Though there have also been efforts to improve the retaliation protection laws on a federal level, such as the Protecting America’s Workers Act put forth this year by Sen. Tom Harkin (D-Iowa) and Rep. George Miller (D-Calif.), Weatherford says that they have been continuously stalled in Congress. In the meantime, she says, the government should work to protect employees on a state-by-state basis.
Under Connecticut state law, for instance, if OSHA dismisses a worker's complaint of retaliation, he or she can privately sue the employer for the chance to receive back wages and reimbursement of court and attorney fees. Six other states—Delaware, Montana, New Jersey, Pennsylvania, Colorado and Massachusetts—have varying degrees of whistleblower protection measures that go above and beyond federal law.

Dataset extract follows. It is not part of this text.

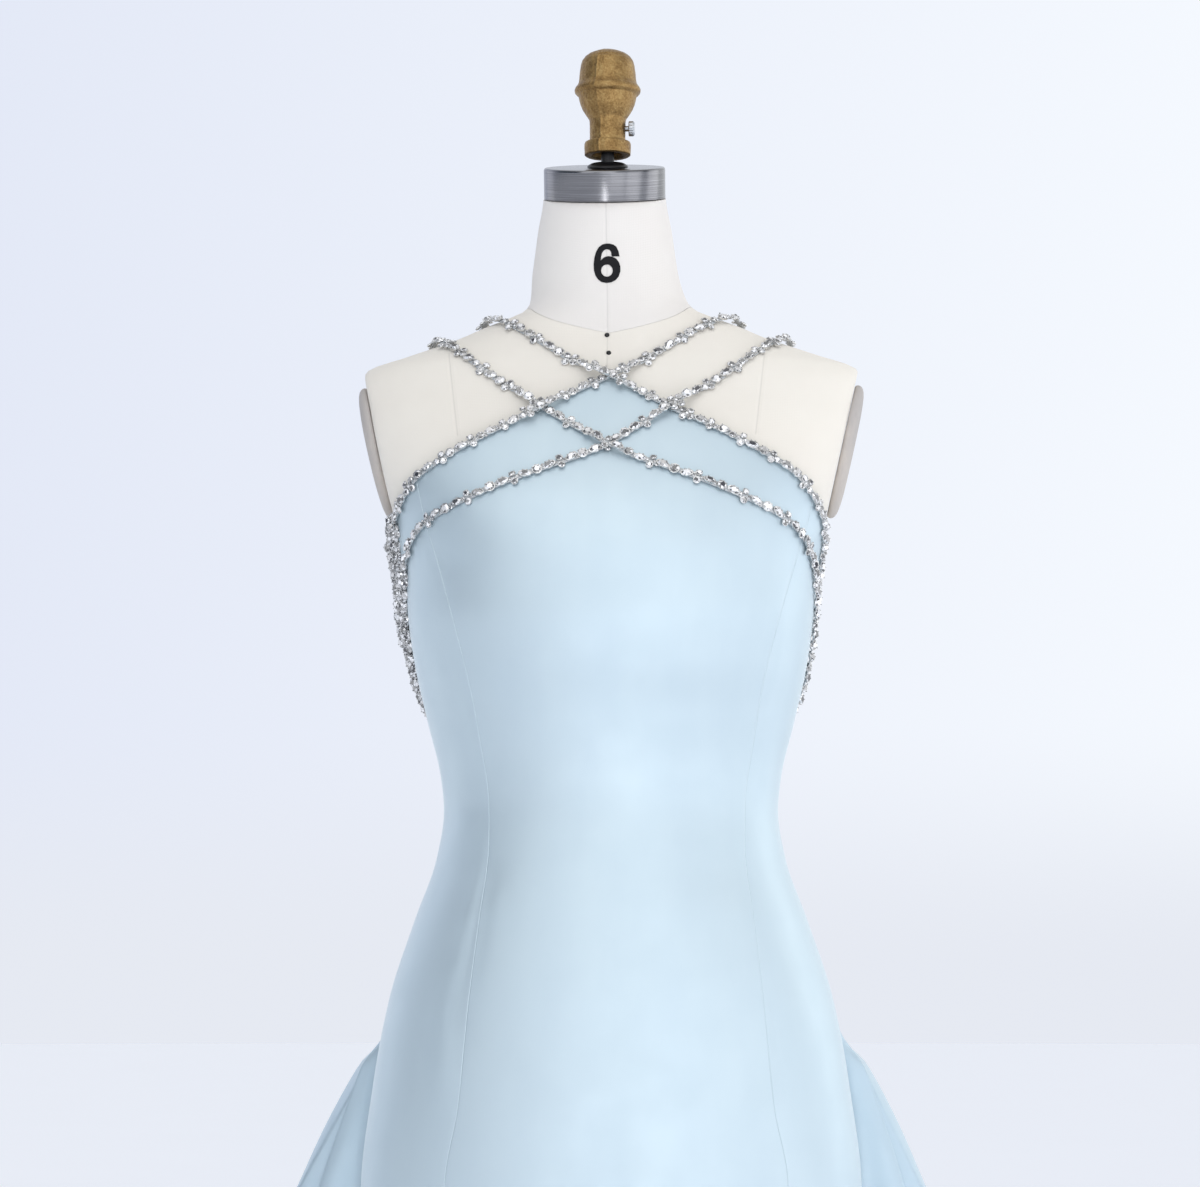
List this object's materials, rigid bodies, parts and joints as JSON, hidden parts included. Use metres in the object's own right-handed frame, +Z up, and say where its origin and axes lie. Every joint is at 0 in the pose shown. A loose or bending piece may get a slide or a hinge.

“We think until Congress acts,” Weatherford maintains, “that the states should move forward to offer legislation to better protect workers.”
Stronger protection laws like these, advocates say, won’t just help workers within that state—they’ll also increase OSHA's effectiveness overall.
"Adding these protections to state law will reduce the fear of retaliation and encourage workers to come forward to report health and safety hazards," said Ronald White, director of regulatory policy of the Center for Effective Government. "Increased reports of workplace hazards will help federal OSHA and state programs identify and target their limited resources to the most dangerous facilities."